La fondue : prendre du fromage blanc sec, bien égoutté pendant 4 ou 5 jours afin qu’il ne contienne plus d’eau. Dans une cocotte en fonte, on coupe un morceau de beurre. On écrase le fromage à la fourchette, on le mélange au beurre et l’on « touille » tout cela sur le feu, jusqu’à obtenir une crème assez liquide. On ajoute alors un peu de farine, pour obtenir la consistance d’une béchamel. Là-dessus, tout doucement on verse du lait. On ajoute un peu de sel, du poivre, 1 œuf, en remuant constamment. Il n’y a plus qu’à se servir, et manger en trempant son pain dedans. Il y a sans doute plus de 65 ans que je n’en ai pas savouré, mais j’en ai l’eau à la bouche rien que d'en parler.
Choux à l’huile : je n’ai jamais mangé cette recette délicieuse depuis ma jeunesse ! Dans une cocotte en fonte, on fait « frire » de l’huile, on y jette les choux épluchés, simplement coupés en 2. On les tourne un bon moment. Quand ils sont « revenus », on ferme la cocotte après avoir mis un peu de sel et de poivre, et on les laisse cuire à la vapeur.
La Gremée : j’appelle cela la bouillie pour enfants, et j’aimais en manger en guise de soupe le soir. Faire bouillir du lait sucré.

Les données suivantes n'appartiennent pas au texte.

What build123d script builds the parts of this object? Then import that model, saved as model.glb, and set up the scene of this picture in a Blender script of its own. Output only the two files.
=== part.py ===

Quand le lait bout, le saupoudrer de farine. Laisser cuire tout doucement de façon à ce que la farine renfle. Peut se déguster salée ou sucrée.
J’ai retrouvé une recette ancienne : « Les Greumiets » : c’était une sorte de soupe composée de petites miettes d’une pâte friable qu’on laissait tomber dans du lait en ébullition. On ajoutait du sel et du poivre. 5 minutes de cuisson suffisaient. Les greumiets étaient très connus, surtout à Savières, Arcis-sur-Aube et à Ramerupt où on disait « gremets ». Il était d’usage d’en confectionner pour régaler les teilleurs de chanvre le dernier soir de leur ouvrage. La « soirée des greumiets » se poursuivait ensuite par des danses et des jeux.
Lorsque j’aurai quelque loisir, je rechercherai d’autres recettes anciennes.